Pictured: A block chain - on which cryptocurrencies are based - functions as a highly secure digital ledger of information which makes the virtual data difficult to track, hack or duplicate.

Mr Byrom argued that the broader adoption of digital asset classes globally has brought more capital and more “big players” into the cryptocurrency market.

He said that this has resulted in a demand for “greater regulatory clarity” to provide a pragmatic framework which “doesn’t kill the industry”.

He acknowledged the need to ensure people are not using cryptocurrency for improper purposes, such as money laundering and terrorist financing.

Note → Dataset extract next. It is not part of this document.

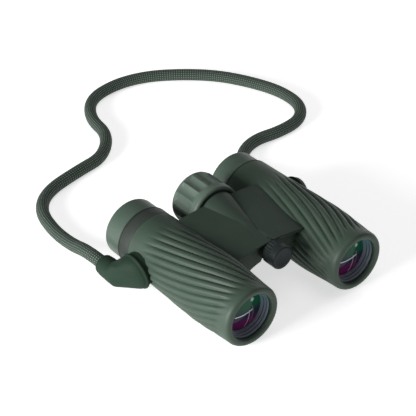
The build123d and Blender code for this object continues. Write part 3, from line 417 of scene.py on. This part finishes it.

Mr Le Pelley agreed. He said that too little regulation would result in a lack of trust around the industry whilst too much regulation would “kill innovation”. He also said that such regulatory challenges face governments and regulators around the world.

He said the potential benefits linked to cryptocurrencies and Web 3.0 do not necessarily apply only to financial services.

"We are just at the very start of Web 3.0 and it will blossom," he said.

web_3.0.jpg

Pictured: Web 3.0 is the next iteration of the World Wide Web, which enthusiasts say will provide greater connectivity, decentralisation and openness through artificial intelligence. 

Mr Byrom suggested that big business is already immersing itself in the metaverse marketplace and that Web 3.0 heralds the “tokenisation of everything”.

Large amounts of capital investment have already been committed to Web 3.0 - and into gaming initiatives in particular.

There was consensus on the applicability of these new domains to the real world.

Mr Byrom said that utilising the block chain can reduce costs, inefficiencies and errors.

Mr Le Pelley said that using the block chain can help reduce the risks for counterparties and that decentralised finance has “a big role to play”.

He expects cryptocurrencies to become a part of wealth management portfolios alongside traditional equity, bonds and funds in ways which are currently prohibited. 

He said that in theory “everything” could be decentralised – from mortgages to buying and selling properties – but that such decentralised processes would probably still demand a centralised mediator in order to "access block chain services".

He suggested that banks would function more like a trusted third party wallet for the decentralised block chain.  

Pictured (top): Ben Byrom (above) and Philip Le Pelley (below).